The assignment of election for the Senate to the state legislatures, says Madison, was intended to give the states more of a voice in the formation of the federal government. The equality of representation in the Senate was the result of compromise at the convention between small and large states. The equal vote allotted to each state amounts to a constitutional recognition of the sovereignty retained by the states. The arrangement provides security against improper legislation, since all laws must be passed by a majority of the people and then by a majority of the states.
In considering the number of senators and the duration of their terms of office, Madison stresses that senators should be less numerous than House members. They should also possess great firmness and hold terms of "considerable duration." The Senate, in short, acts as a counterforce of stability, compensating for the mutability of government. Madison sums up this point by declaring that no government can gain respect without being "truly respectable," and to achieve that goal a government must possess "a certain portion of order and stability."
In this essay, Madison continues his discussion and analysis of the Senate as a governmental institution, asserting that this body's utility will involve its role in contributing to a "national character"—an important factor when the United States is evaluated by foreign powers. A senate may also serve as a guarantor of responsibility to the people. In the past, most long-lived republics have had a senate: Madison briefly comments on ancient Sparta, Rome, and Carthage. In the first two, memberships in the senate was for life. On the contemporary scene Madison bestows special attention on the senate in the state of Maryland, where senators are elected for five-year terms. Madison also views favorably the British equivalent of a senate, the House of Lords, which is a hereditary assembly. He concludes the essay with the assurance that the Senate in the United States will never be able to transform itself into an aristocratic body.
Hamilton's concise discussion of the place and time of elections in Essay 61 blends a quasi-satirical first half with an urgent second half.
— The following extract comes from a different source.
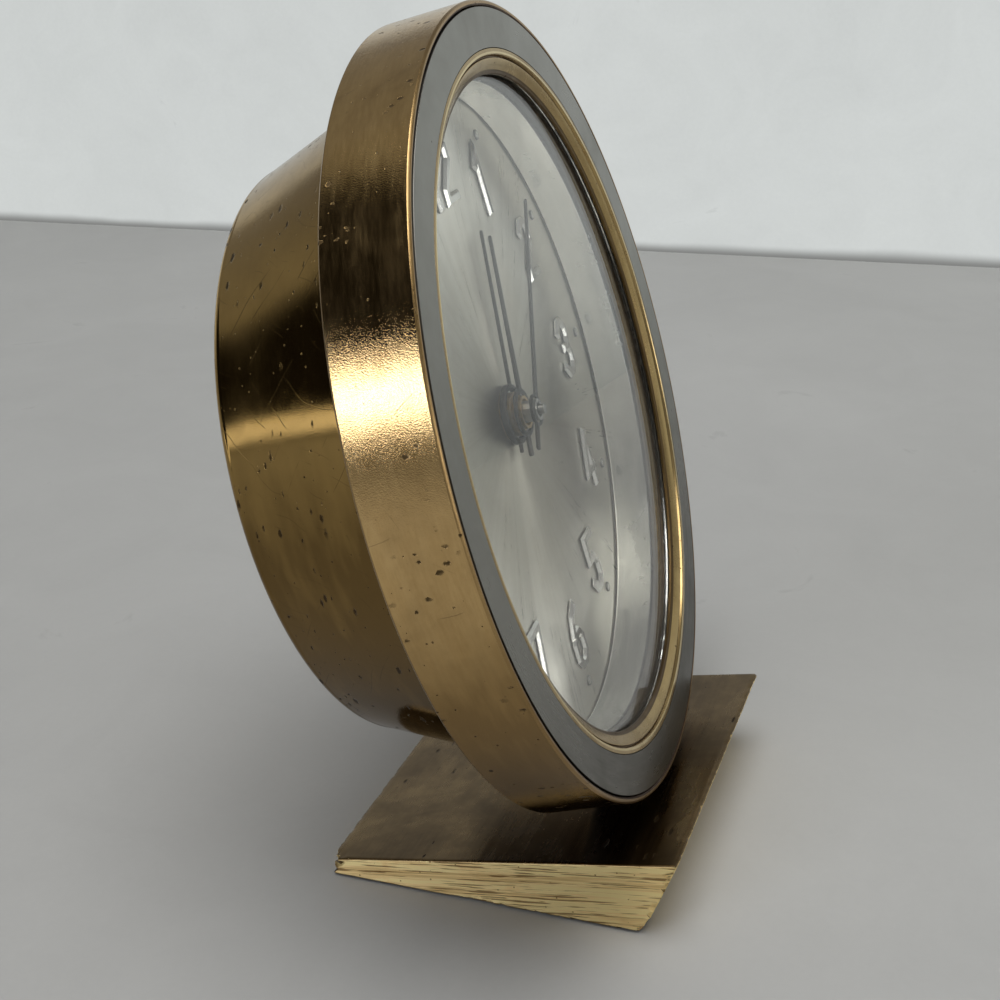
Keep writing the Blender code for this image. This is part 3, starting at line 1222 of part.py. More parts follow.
    def barrel(self, prefix, module, teeth, phase, site, key_name):
        """Toothed spring barrel, its spring, its winding arbor and the key on the arbor's square."""
        shop = self.shop
        name = f"{prefix}_barrel"
        root = module * (teeth / 2 - DEDENDUM) - BARREL_TOOTH_LAND
        inner = root - BARREL_WALL
        bore = WINDING_ARBOR_RADIUS + RUNNING_GAP
        hole = circle(bore, SMALL_STEPS)
        drum = shop.plate(name, [gear(module, teeth, phase), hole], BARREL_LAYER, WHEEL_THICKNESS,
                          self.finish(name, "brass"), site)
        wall = shop.plate(f"{name}_wall_tool", [circle(root, MEDIUM_STEPS), circle(inner, MEDIUM_STEPS)],
                          BARREL_LAYER + BARREL_BASE / 2, BARREL_HEIGHT - BARREL_BASE / 2, None, site)
        shop.join(drum, wall)
        spring_depth = BARREL_LAYER + WHEEL_THICKNESS + SEAT_GAP
        hook = WINDING_ARBOR_RADIUS + SEAT_GAP + MAINSPRING_THICKNESS / 2
        edge = inner - SEAT_GAP - MAINSPRING_THICKNESS / 2 - SPRING_PLAY
        shop.plate(f"{prefix}_spring",
                   [spiral(hook + SPRING_PLAY, edge, MAINSPRING_TURNS, MAINSPRING_THICKNESS)],
                   spring_depth, BARREL_HEIGHT - WHEEL_THICKNESS - 2 * SEAT_GAP,
                   self.finish(f"{prefix}_spring", "blued_steel"), site)
        key_front = DRUM_REAR + KEY_GAP
        arbor_name = f"{prefix}_winding_arbor"
        arbor = shop.cylinder(arbor_name, WINDING_ARBOR_RADIUS, FRONT_PLATE_BACK + SEAT_GAP, key_front,
                              self.finish(arbor_name, "steel"), site)
        tip = shop.cylinder(f"{arbor_name}_tip_tool", WINDING_ARBOR_RADIUS / 2,
                            FRONT_PLATE_DEPTH + PIVOT_SETBACK,
                            FRONT_PLATE_BACK + 2 * SEAT_GAP, None, site)
        square_half = ARBOR_SQUARE / 2
        square_back = key_front + KEY_SOCKET_DEPTH
        square = shop.plate(f"{arbor_name}_square_tool", [
            [(-square_half, -square_half), (square_half, -square_half), (square_half, square_half),
             (-square_half, square_half)]], key_front - ARBOR_SQUARE_ROOT,
            square_back - key_front + ARBOR_SQUARE_ROOT, None, site)
        shop.join(arbor, tip, square)
        self.key(key_name, site, key_front + SEAT_GAP, square_half, square_back)

    def key(self, name, site, front, square_half, square_back):
        """Winding key: a round hub over the arbor's square with two rounded wings."""
        shop = self.shop
        hub = shop.cylinder(name, KEY_HUB_RADIUS, front, front + KEY_SOCKET_DEPTH + KEY_CAP,
                            self.finish(name, "brass"), site, steps=24)
        wing_front = front + KEY_WING_START
        wings = []
        for side in (-1, 1):
            steps = 6
            reach = KEY_WING
            height = KEY_HEIGHT - KEY_WING_START
            outline = [(side * KEY_WING_LAP, 0.0)]
            outline += [
                (side * (reach / 2 + reach / 2 * math.sin(math.pi * (i / steps - KEY_WING_LEAN))),
                 height / 2 - height / 2 * math.cos(math.pi * i / steps))
                for i in range(steps + 1)
            ]
            outline.append((side * KEY_WING_LAP, height * KEY_WING_NOTCH))
            wing = shop.plate(f"{name}_wing_tool_{side + 1}", [outline], 0.0, KEY_THICKNESS, None, site)
            wing.data.transform(Matrix.Translation((0.0, 0.0, KEY_THICKNESS / 2)))
            wing.data.transform(Matrix.Rotation(-math.pi / 2, 4, "X"))
            wing.data.transform(Matrix.Translation((0.0, 0.0, -wing_front)))
            wing.data.transform(Matrix.Rotation(math.pi / 2, 4, "Z"))
            wings.append(wing)
        shop.join(hub, *wings)
        room = square_half + SEAT_GAP
        socket = shop.plate(f"{name}_socket_cutter",
                            [[(-room, -room), (room, -room), (room, room), (-room, room)]],
                            front - KEY_CAP, square_back + SEAT_GAP - front + KEY_CAP, None, site)
        shop.cut(hub, socket)

    def barrels(self):
        """Going barrel and alarm barrel."""
        phase = meshed_phase(BARREL_DIRECTION, CENTRE_PINION_TEETH, 0.0, BARREL_TEETH)
        self.barrel("going", BARREL_MODULE, BARREL_TEETH, phase, BARREL_SITE, "going_key")
        self.barrel("alarm", ALARM_BARREL_MODULE, ALARM_BARREL_TEETH, 0.0, ALARM_SITE, "alarm_key")

    # Escapement

    def escapement(self):
        """Pallet lever, balance wheel, hairspring and the regulator lever behind the rear plate."""
        shop = self.shop
        front = FRONT_PLATE_DEPTH + PIVOT_SETBACK
        back = REAR_PLATE_BACK - PIVOT_SETBACK
        lever = shop.cylinder("pallet_lever", PIVOT_RADIUS, front, back,
                              self.finish("pallet_lever", "steel"),
                              PALLET_SITE)
        side = [
            Vector((PALLET_ARM_LENGTH, PALLET_ARM_WIDTH / 2)),
            Vector((-PALLET_BODY / 3, PALLET_BODY)),
            Vector((-PALLET_TOE, PALLET_SPAN / 2)),
        ]
        fork = side + [Vector((-PALLET_TOE / 2, 0.0))] + [Vector((x, -y)) for x, y in reversed(side)]
        spin = Matrix.Rotation(PALLET_DIRECTION, 2)
        outline = [tuple(spin @ point) for point in fork]
        shop.join(lever,
                  shop.plate("pallet_arm_tool", [outline], ESCAPE_LAYER, WHEEL_THICKNESS, None, PALLET_SITE))
        staff = shop.cylinder("balance_wheel", STAFF_RADIUS, front, back,
                              self.finish("balance_wheel", "brass"),
                              BALANCE_SITE)
        ring = [circle(BALANCE_RADIUS, MEDIUM_STEPS)]
        ring += self.crossings(BALANCE_RADIUS - BALANCE_RIM, BALANCE_HUB, BALANCE_SPOKES, SPOKE_WIDTH / 2)
        shop.join(staff,
                  shop.plate("balance_ring_tool", ring, BALANCE_LAYER, WHEEL_THICKNESS, None, BALANCE_SITE))
        coil = spiral(STAFF_RADIUS + SEAT_GAP + HAIRSPRING_WIRE / 2, HAIRSPRING_RADIUS, HAIRSPRING_TURNS,
                      HAIRSPRING_WIRE)
        shop.plate("hairspring", [coil], BALANCE_LAYER + WHEEL_THICKNESS + HAIRSPRING_LIFT,
                   HAIRSPRING_HEIGHT,
                   self.finish("hairspring", "blued_steel"), BALANCE_SITE)
        lever_depth = REAR_PLATE_BACK + SEAT_GAP
        arm = hand(REGULATOR_LENGTH + REGULATOR_TIP, REGULATOR_TAIL, REGULATOR_HUB_RADIUS,
                   REGULATOR_ROOT_WIDTH,
                   REGULATOR_TIP_WIDTH, math.pi / 2 - REGULATOR_ANGLE)
        regulator = shop.plate("regulator_lever", [arm, circle(STAFF_RADIUS + 2 * RUNNING_GAP, SMALL_STEPS)],
                               lever_depth, WHEEL_THICKNESS, self.finish("regulator_lever", "steel"),
                               BALANCE_SITE)
        pin = shop.cylinder("regulator_pin_tool", REGULATOR_PIN_RADIUS, lever_depth + WHEEL_THICKNESS / 2,
                            DRUM_REAR + REGULATOR_PIN_PROUD, None,
                            BALANCE_SITE + polar(REGULATOR_LENGTH, REGULATOR_ANGLE))
        shop.join(regulator, pin)

    # Alarm

    def alarm(self):
        """Strike wheel, rocking hammer and the stop button on the back."""
        shop = self.shop
        front = FRONT_PLATE_DEPTH + PIVOT_SETBACK
        back = REAR_PLATE_BACK - PIVOT_SETBACK
        phase = meshed_phase(STRIKE_DIRECTION, ALARM_BARREL_TEETH, 0.0, STRIKE_PINION_TEETH)
        strike = shop.cylinder("strike_wheel", PIVOT_RADIUS, front, back,
                               self.finish("strike_wheel", "brass"),
                               STRIKE_SITE)
        pinion = shop.plate("strike_pinion_tool", [gear(ALARM_BARREL_MODULE, STRIKE_PINION_TEETH, phase)],
                            BARREL_LAYER - PINION_OVERLAP, WHEEL_THICKNESS + 2 * PINION_OVERLAP, None,
                            STRIKE_SITE)
        disc = shop.plate("strike_disc_tool", [ratchet(STRIKE_RADIUS, STRIKE_TOOTH, STRIKE_TEETH)],
                          STRIKE_LAYER,
                          WHEEL_THICKNESS, None, STRIKE_SITE)
        shop.join(strike, disc, pinion)
        hammer = shop.cylinder("alarm_hammer", PIVOT_RADIUS, front, back,
                               self.finish("alarm_hammer", "steel"),
                               HAMMER_SITE)
        half = HAMMER_ARM_WIDTH / 2
        tail_angle = (STRIKE_SITE - HAMMER_SITE).angle_signed(Vector((1.0, 0.0)))
        reach = hammer_arm_length()
        arm = turned_outline([(-half, -half), (reach, -half), (reach, half), (-half, half)],
                             -HAMMER_ARM_ANGLE)
        tail = turned_outline([(-half, -half), (HAMMER_TAIL, -half * HAMMER_TAIL_TAPER),
                               (HAMMER_TAIL, half * HAMMER_TAIL_TAPER), (-half, half)],
                              -tail_angle)
        head_site = HAMMER_SITE + polar(reach, HAMMER_ARM_ANGLE)
        shop.join(
            hammer,
            shop.plate("hammer_arm_tool", [arm], STRIKE_LAYER, WHEEL_THICKNESS, None, HAMMER_SITE),
            shop.plate("hammer_tail_tool", [tail], STRIKE_LAYER, WHEEL_THICKNESS, None, HAMMER_SITE),
            shop.cylinder("hammer_head_tool", HAMMER_HEAD_RADIUS, STRIKE_LAYER - HAMMER_HEAD_LAP,
                          STRIKE_LAYER - HAMMER_HEAD_LAP + HAMMER_HEAD_LENGTH, None, head_site),
        )
        button_front = DRUM_REAR + SEAT_GAP
        rod_front = REAR_PLATE_BACK - STOP_ROD_REACH
        button = shop.cylinder("alarm_stop_button", STOP_ROD_RADIUS, rod_front, button_front + STOP_EDGE,
                               self.finish("alarm_stop_button", "brass"), STOP_POINT)
        top = -button_front
        bottom = -button_front - STOP_HEIGHT
        edge = STOP_EDGE
        cap = shop.turned("stop_cap_tool", [(0.0, top), (STOP_RADIUS, top), (STOP_RADIUS, bottom + edge),
                                            (STOP_RADIUS - edge, bottom), (0.0, bottom)],
                          None, STOP_POINT, steps=20, ring=False)
        shop.join(button, cap)

    def build(self):
        """Builds the whole clock."""
        self.rim(self.foot())
        self.front_rings()
        self.dial()
        self.drum()
        self.back_cover()
        self.plates()
        self.hands()
        self.motion_work()
        self.alarm_setting()
        self.centre_arbor()
        self.train()
        self.barrels()
        self.escapement()
        self.alarm()


clear_scene()
Clock().build()
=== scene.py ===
"""Wind-up alarm clock on a wedge foot: the dressed model, its studio and its camera."""

from __future__ import annotations

import json
import logging
import math
from collections.abc import Callable, Sequence
from dataclasses import dataclass, field
from enum import Enum

import bmesh
import bpy
from mathutils import Matrix, Vector, noise
from mathutils.geometry import tessellate_polygon

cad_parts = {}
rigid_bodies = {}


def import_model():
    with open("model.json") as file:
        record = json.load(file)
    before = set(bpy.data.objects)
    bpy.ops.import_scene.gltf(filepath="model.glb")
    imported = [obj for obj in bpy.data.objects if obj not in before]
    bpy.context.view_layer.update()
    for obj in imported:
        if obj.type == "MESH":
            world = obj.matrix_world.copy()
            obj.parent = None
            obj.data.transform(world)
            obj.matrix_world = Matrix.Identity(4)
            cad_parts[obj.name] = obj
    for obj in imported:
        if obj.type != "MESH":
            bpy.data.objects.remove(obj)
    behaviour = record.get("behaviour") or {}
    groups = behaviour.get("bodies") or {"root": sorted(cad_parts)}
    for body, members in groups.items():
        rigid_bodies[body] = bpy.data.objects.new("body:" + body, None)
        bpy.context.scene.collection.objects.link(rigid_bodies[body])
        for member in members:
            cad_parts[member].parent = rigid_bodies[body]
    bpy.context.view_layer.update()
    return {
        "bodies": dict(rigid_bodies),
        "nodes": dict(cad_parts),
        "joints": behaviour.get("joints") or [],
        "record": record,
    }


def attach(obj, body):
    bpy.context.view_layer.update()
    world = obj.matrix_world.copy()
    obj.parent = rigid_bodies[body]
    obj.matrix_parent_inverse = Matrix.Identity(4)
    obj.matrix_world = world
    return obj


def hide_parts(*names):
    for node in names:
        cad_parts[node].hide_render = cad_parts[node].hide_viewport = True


LOG = logging.getLogger("alarm_clock")
MM = 0.001
TONE_LIMITS = (0.05, 1.06)
UP_FACING = 0.45
CUTTER_EDGE = 0.01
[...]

In the first three paragraphs, Hamilton characterizes the objections he considers as "the caviling refinements of a predetermined opposition." Hamilton's main idea is that, if the New York state constitution failed to provide specific locations for elections, it is vain to expect the plan for the new national Constitution should do so.
In the paper's final three paragraphs, Hamilton makes a plausible case for the uniformity of election schedules. But the urgency of his appeal is somewhat weakened in the final paragraph, where he dodges the question why a time for elections could not have been fixed in the Constitution, declaring merely that it was deemed wiser to entrust the matter to legislative discretion.
In Essay 62, Madison opens the paper with his typically meticulous attention to structure and organization. His discussions of senators' qualifications, numbers, and terms of office are characteristically lucid. Toward the end of the essay, he waxes philosophical, exploring the tension between stability and mutability in government. For Madison, it seems to be one of the signal virtues of a bicameral legislature (legislature with two bodies or "chambers") that short-term legislators (House members) are balanced by longer-term ones (senators). The effect is that the legislative branch as a whole may gain respectability and have the best of both worlds.